Not content to wait for the arrival of viable silicon light emitters, engineers at Lucent Technologies' Bell Laboratories have developed a process for flip-chip bonding arrays of compound semiconductor optical emitters and detectors to VLSI chips. While the performance of these devices is not in question -- LEDs and laser diodes have become established as a major industry -- their power characteristics are incompatible with CMOS circuits.
"We would like to see an entire chip covered with a two-dimensional array of VCSELs vertical cavity surface-emitting lasers, but no one has achieved that with low enough power dissipation to avoid burnout at the silicon CMOS level," said Jack Cunningham, a Bell Labs researcher who described the strategy he and his colleagues are implementing to solve the problem.
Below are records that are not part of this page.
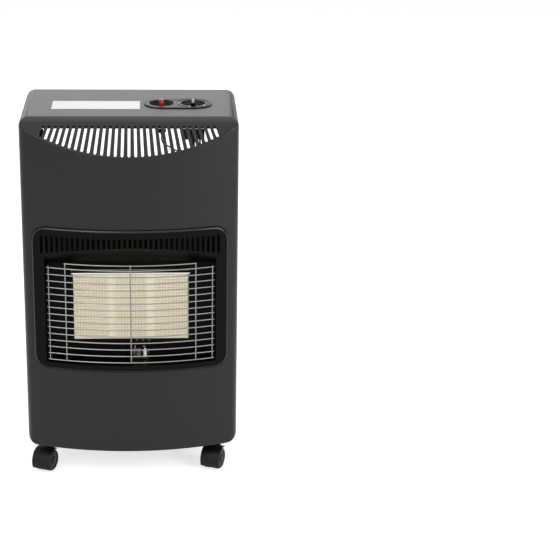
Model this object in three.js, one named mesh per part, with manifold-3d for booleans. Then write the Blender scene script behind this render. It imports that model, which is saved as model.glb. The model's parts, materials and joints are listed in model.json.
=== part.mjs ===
// Portable gas cabinet heater: a bowed steel cabinet on four twin-wheel castors, with a three-plaque
// radiant burner behind a wire guard, controls in the top and a bottle bay behind.
// Millimetres, +Z up. The cabinet frame used below has x = 0 on the centre line, y = 0 on the straight
// fold line of the front and z = 0 on the floor; the bowed front reaches to y = -BOW.
import * as THREE from 'three';
import Module from 'manifold-3d';
import { mergeVertices } from 'three/addons/utils/BufferGeometryUtils.js';

const wasm = await Module();
wasm.setup();

// ---------------------------------------------------------------- driving dimensions
const GAP = 0.3; // clearance between pieces that touch

const CABINET = {
  width: 430, // over the side walls
  depth: 250, // straight front line to the open back
  bow: 34, // how far the bowed front stands forward of the straight line
  bowHalfChord: 190, // half the chord that the bow is measured on
  top: 760, // height of the top plate above the floor
  bottom: 68, // height of the lower edge above the floor
  sheet: 1.2, // sheet steel thickness
  frontCorner: 20, // plan radius between a side and the bowed front
  rearCorner: 12, // plan radius of the rear edges
  fold: 18, // bend radius along the sides of the top
  lowerCurl: 20, // radius that the sides turn under with
  curlLip: 4, // flat left inside the turned-under edge
  rearFlange: 20, // width of the flanges round the open back
  rearTopFlange: 24, // depth of the flange under the rear top edge
  rearOpeningCorner: 6,
};

const FACET = {
  fold: 25, // bend radius between the facet and the top
  slope: 49, // degrees below horizontal
  setback: 24.5, // where the facet's plane meets the top plate, behind the straight line
};

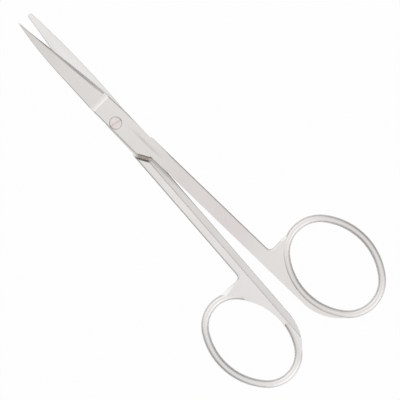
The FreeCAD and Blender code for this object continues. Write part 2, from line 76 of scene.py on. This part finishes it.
# The studio's brightness by the sine of the elevation, from the horizon (0) to straight above (1):
# large soft lights stand beyond the rings and, smaller, beyond the tips. The long sides are darker.
RING_END_LIGHT = [(0.0, 1.15), (0.3, 1.2), (0.65, 1.2), (0.85, 1.1), (0.95, 1.0), (1.0, 0.9)]
TIP_END_LIGHT = [(0.0, 0.5), (0.2, 0.95), (0.5, 1.15), (0.7, 1.17), (0.85, 1.07), (1.0, 0.9)]
SIDE_LIGHT = [
    (0.0, 0.12), (0.15, 0.24), (0.35, 0.5), (0.55, 0.66), (0.85, 0.7), (0.95, 0.82), (1.0, 0.9),
]
LIGHT_TINT = (1.0, 0.985, 0.98)
BRIGHTEST = max(level for place, level in RING_END_LIGHT + TIP_END_LIGHT + SIDE_LIGHT)
ZENITH_GUARD = 0.0001                # keeps the bearing's division from failing straight above


def node_tree(owner):
    owner.use_nodes = True
    tree = owner.node_tree
    tree.nodes.clear()
    return tree


def add(tree, kind, **values):
    """New node; a value whose name is an input is set on that socket, any other on the node."""
    node = tree.nodes.new(kind)
    for name, value in values.items():
        title = name.replace("_", " ").title()
        if title in node.inputs:
            node.inputs[title].default_value = value
        else:
            setattr(node, name, value)
    return node


def calculate(tree, operation, *values):
    """Maths node; each value is a socket or a number."""
    node = tree.nodes.new("ShaderNodeMath")
    node.operation = operation
    for socket, value in zip(node.inputs, values):
        if isinstance(value, bpy.types.NodeSocket):
            tree.links.new(value, socket)
        else:
            socket.default_value = value
    return node.outputs[0]


def squared(tree, value):
    return calculate(tree, "MULTIPLY", value, value)


def mixed(tree, share, first, second):
    """Colour that goes from the first to the second by the share; each is a socket or a colour."""
    node = add(tree, "ShaderNodeMix", data_type="RGBA")
    tree.links.new(share, node.inputs["Factor"])
    for socket, value in ((node.inputs[6], first), (node.inputs[7], second)):
        if isinstance(value, bpy.types.NodeSocket):
            tree.links.new(value, socket)
        else:
            socket.default_value = (*value, 1)
    return node.outputs[2]


def ramped(tree, value, start, end, top=1.0):
    """Number that rises from nothing to the top while the value goes from the start to the end."""
    node = add(tree, "ShaderNodeMapRange", from_min=start, from_max=end, to_max=top)
    tree.links.new(value, node.inputs["Value"])
    return node.outputs[0]


def light_ramp(tree, height, stops):
    """Colour ramp of a soft light's brightness over the elevation."""
    ramp = add(tree, "ShaderNodeValToRGB")
    marks = ramp.color_ramp.elements
    while len(marks) < len(stops):
        marks.new(0.5)
    for mark, (place, level) in zip(marks, stops):
        mark.position = place
        mark.color = [level / BRIGHTEST * tint for tint in LIGHT_TINT] + [1.0]
    tree.links.new(height, ramp.inputs[0])
    return ramp.outputs[0]


def studio():
    world = bpy.data.worlds.new("studio")
    bpy.context.scene.world = world
    tree = node_tree(world)
    place = add(tree, "ShaderNodeTexCoord")
    split = add(tree, "ShaderNodeSeparateXYZ")
    tree.links.new(place.outputs["Generated"], split.inputs[0])
    tip_end = light_ramp(tree, split.outputs["Z"], TIP_END_LIGHT)
    ring_end = light_ramp(tree, split.outputs["Z"], RING_END_LIGHT)
    sides = light_ramp(tree, split.outputs["Z"], SIDE_LIGHT)

    # The end lights' share is the squared cosine of the bearing from the X axis, the rings' light on -X.
    along = squared(tree, split.outputs["X"])
    across = squared(tree, split.outputs["Y"])
    spread = calculate(tree, "MAXIMUM", calculate(tree, "ADD", along, across), ZENITH_GUARD)
    share = calculate(tree, "DIVIDE", along, spread)
    cosine = calculate(tree, "DIVIDE", split.outputs["X"], calculate(tree, "SQRT", spread))
    towards_tips = calculate(tree, "MULTIPLY_ADD", cosine, 0.5, 0.5)
    ends = mixed(tree, towards_tips, ring_end, tip_end)
    light = add(tree, "ShaderNodeBackground", strength=BRIGHTEST)
    tree.links.new(mixed(tree, share, sides, ends), light.inputs["Color"])
    out = add(tree, "ShaderNodeOutputWorld")
    tree.links.new(light.outputs[0], out.inputs[0])


def floor():
    bpy.ops.mesh.primitive_plane_add(size=FLOOR_SIZE)
    plane = bpy.context.object
    plane.name = "floor"
    paper = bpy.data.materials.new("floor_paper")
    tree = node_tree(paper)
    matt = add(tree, "ShaderNodeBsdfDiffuse", color=(*FLOOR_COLOUR, 1))
    sheen = add(tree, "ShaderNodeBsdfGlossy", roughness=FLOOR_ROUGHNESS)
    card = add(tree, "ShaderNodeMixShader", fac=FLOOR_GLOSS)
    tree.links.new(matt.outputs[0], card.inputs[1])
    tree.links.new(sheen.outputs[0], card.inputs[2])
    white = add(tree, "ShaderNodeEmission", strength=1.0)
    path = add(tree, "ShaderNodeLightPath")
    share = calculate(tree, "MULTIPLY", path.outputs["Is Camera Ray"], FLOOR_GLOW)
    mix = add(tree, "ShaderNodeMixShader")
    tree.links.new(share, mix.inputs[0])
    tree.links.new(card.outputs[0], mix.inputs[1])
    tree.links.new(white.outputs[0], mix.inputs[2])
    out = add(tree, "ShaderNodeOutputMaterial")
    tree.links.new(mix.outputs[0], out.inputs["Surface"])
    plane.data.materials.append(paper)


def camera():
    right = Vector((-math.cos(VIEW_TURN), -math.sin(VIEW_TURN), 0))
    up = Vector((math.sin(VIEW_TURN), -math.cos(VIEW_TURN), 0))
    back = right.cross(up)
    lens = bpy.data.cameras.new("camera")
    eye = bpy.data.objects.new("camera", lens)
    bpy.context.scene.collection.objects.link(eye)
    turn = Matrix((right, up, back)).transposed().to_4x4()
    x, y = VIEW_CENTRE
    eye.matrix_world = Matrix.Translation((x * MM, y * MM, CAMERA_HEIGHT)) @ turn
    lens.sensor_width = SENSOR
    lens.lens = SENSOR * CAMERA_HEIGHT / (VIEW_WIDTH * MM)
    lens.clip_end = 10 * CAMERA_HEIGHT
    bpy.context.scene.camera = eye


def noise(tree, place, scale, detail, roughness):
    """Noise that stays fixed to the piece."""
    node = add(tree, "ShaderNodeTexNoise", scale=scale, detail=detail, roughness=roughness)
    tree.links.new(place, node.inputs["Vector"])
    return node.outputs["Fac"]


def steel_colour(tree, place, along, tones_and_painted_light):
    """Tones that change from the ring to the blade, partly the steel's tint and partly painted light and
    shade, faintly cloudy as handled steel is.
    """
    colour = tones_and_painted_light[0]
    for tone, (start, end) in zip(tones_and_painted_light[1:], TONE_CHANGES):
        changed = ramped(tree, along, start * MM, end * MM)
        colour = mixed(tree, changed, colour, tone)
    clouds = ramped(tree, noise(tree, place, *CLOUD_NOISE), *CLOUD_RANGE, CLOUD_SHARE)
    return mixed(tree, clouds, colour, CLOUD_COLOUR)


def film_and_shade_share(tree, place, dirt_and_shade):
    """Share of the brown film and painted shade in the recesses, most of all in the notch."""
    nook = add(tree, "ShaderNodeAmbientOcclusion", distance=NOOK_REACH, samples=NOOK_SAMPLES)
    film_and_shade = ramped(tree, nook.outputs["AO"], *NOOK_RANGE, dirt_and_shade)
    offset = add(tree, "ShaderNodeVectorMath", operation="DISTANCE")
    tree.links.new(place, offset.inputs[0])
    offset.inputs[1].default_value = [part * MM for part in NOTCH_PLACE]
    # The notch behind the joint is darkened with painted shade where it is closed in.
    near = ramped(tree, offset.outputs["Value"], NOTCH_REACH * MM, NOTCH_REACH * MM / 2)
    deep = ramped(tree, nook.outputs["AO"], *NOTCH_RANGE)
    return calculate(tree, "MAXIMUM", film_and_shade, calculate(tree, "MULTIPLY", near, deep))


def rim_shade_share(tree, axes):
    """Share of the painted shade around the screw's rim, which stands in for the dark gap around its head.
    """
    squares = [squared(tree, axes.outputs[axis]) for axis in "XY"]
    radius = calculate(tree, "SQRT", calculate(tree, "ADD", *squares))
    start, end = RIM_BAND
    return ramped(tree, radius, start * MM, end * MM, RIM_SHARE)


def worn_normal(tree, place, along, wear):
    """Direction of a surface with a fine blasted grain and edges that polishing has softened."""
    worn = add(tree, "ShaderNodeBevel", samples=WEAR_SAMPLES)
    start, end = TONE_CHANGES[-1]
    before, on_blade = wear
    reach = ramped(tree, along, start * MM, end * MM, on_blade - before)
    tree.links.new(calculate(tree, "ADD", reach, before), worn.inputs["Radius"])
    bump = add(tree, "ShaderNodeBump", strength=GRAIN_STRENGTH, distance=GRAIN_DEPTH)
    tree.links.new(worn.outputs[0], bump.inputs["Normal"])
    tree.links.new(noise(tree, place, *GRAIN_NOISE), bump.inputs["Height"])
    return bump.outputs[0]


def satin_steel(name, tones_and_painted_light, roughness, dirt_and_shade, wear, rimmed=False):
    """Stainless steel with a fine matt-blasted surface.
    The tones are those of the ring and web, the shank, the joint and the blade, partly the steel's tint and
    partly painted light and shade. The dirt and shade share is that of brown film and painted shade in the
    recesses, and a rimmed piece has painted shade around its rim too."""
    steel = bpy.data.materials.new(name)
    tree = node_tree(steel)
    shader = add(tree, "ShaderNodeBsdfPrincipled", metallic=1.0, roughness=roughness)
    place = add(tree, "ShaderNodeTexCoord").outputs["Object"]
    axes = add(tree, "ShaderNodeSeparateXYZ")
    tree.links.new(place, axes.inputs[0])
    along = axes.outputs["X"]

    colour = steel_colour(tree, place, along, tones_and_painted_light)
    # Painted shade, with a brown film, darkens the recesses and the notch.
    film_and_shade = film_and_shade_share(tree, place, dirt_and_shade)
    # A rimmed piece gets a ring of painted shade at its rim, where the gap around the head is.
    if rimmed:
        film_and_shade = calculate(tree, "MAXIMUM", film_and_shade, rim_shade_share(tree, axes))
    tree.links.new(mixed(tree, film_and_shade, colour, FILM_AND_SHADE_COLOUR), shader.inputs["Base Color"])

    spread = add(
        tree, "ShaderNodeMapRange", to_min=roughness - PATCH_SPREAD, to_max=roughness + PATCH_SPREAD
    )
    tree.links.new(noise(tree, place, *PATCH_NOISE), spread.inputs["Value"])
    tree.links.new(spread.outputs[0], shader.inputs["Roughness"])
    tree.links.new(worn_normal(tree, place, along, wear), shader.inputs["Normal"])

    out = add(tree, "ShaderNodeOutputMaterial")
    tree.links.new(shader.outputs[0], out.inputs["Surface"])
    return steel


def dress():
    half = (HALF_ROUGHNESS, HALF_FILM_AND_SHADE, HALF_WEAR)
    screw = (SCREW_ROUGHNESS, SCREW_FILM_AND_SHADE, SCREW_WEAR)
    steels = {
        "front_half": satin_steel("front_steel", FRONT_TONES_AND_LIGHT, *half),
        "rear_half": satin_steel("rear_steel", REAR_TONES_AND_LIGHT, *half),
        "pivot_screw": satin_steel("screw_steel", SCREW_TONES, *screw, rimmed=True),
    }
    for name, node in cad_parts.items():
        for slot in node.material_slots:
            slot.material = steels[name]


studio()
floor()
camera()
dress()
bpy.context.scene.view_settings.view_transform = "Standard"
A viable optical I/O scheme of that type would make it possible to hook optical-fiber communications directly to desktop computers, creating a bandwidth revolution. "It is clear from the Semiconductor Industry Association road map that I/O performance is going to significantly lag behind circuit performance," Cunningham added.
Wet-Oxide Process
Bell Labs is focusing on building a practical VCSEL with acceptable current and threshold-voltage characteristics for CMOS integration. The strategy is to use a recent innovation -- an oxide process for GaAs systems that performs the same functions as silicon oxide in CMOS.
In the past few years, device research has evolved an aluminum-oxide process, termed "wet oxide," that offers electrical and optical isolation capabilities. The basic process is simple: AlGaAs is annealed in a water-vapor atmosphere, which stimulates the growth of aluminum oxide.
The wet-oxide process has already been employed in building high-performance VCSELs that are beginning to appear in commercial applications. The Bell Labs team uses the technique at several points in the development of a new type of flip-chip bondable VCSEL. The power characteristics were attacked by using a wet-oxide process to build a highly efficient top mirror that has greater than 99 percent efficiency.
In addition, the aperture of the active multiple quantum-well region was narrowed with an oxide aperture that concentrates the generated photons. Oxide was also used to improve the electrical contacts to the VCSEL by creating a reliable ohmic contact.
The innovations will create a laser with a low-threshold current of less than 1 milliamp, along with a drive voltage in the 4-V range, making it compatible with CMOS power characteristics. In addition, the contact scheme offers a viable connection to integrated circuits in a flip-chip bonding configuration.
The first application of the new techniques will be in gigabit LANs. The project goal is to create a linear array of optical I/O ports that can be attached to CMOS chips. Viable lasers with the required characteristics have been developed, according to Cunningham, and arrays of the devices with the right pitch for chip I/O have been fabricated.
While such packaging schemes involving essentially incompatible materials systems may solve some problems in the short term, full integration with silicon is a tantalizing possibility that is fueling a broad-based research effort into silicon-based systems. The symposium featured a variety of other materials that different groups are trying in a concerted attack on the problem.
Silicon germanium/silicon heterostructures, various erbium-doped silicon structures, and silicon-carbide approaches were all presented at the symposium. The rich set of materials and processes, combined with a number of structural innovations such as superlattices and nanostructures, promises a wide number of choices for scientists and engineers working toward a practical silicon optoelectronic technology.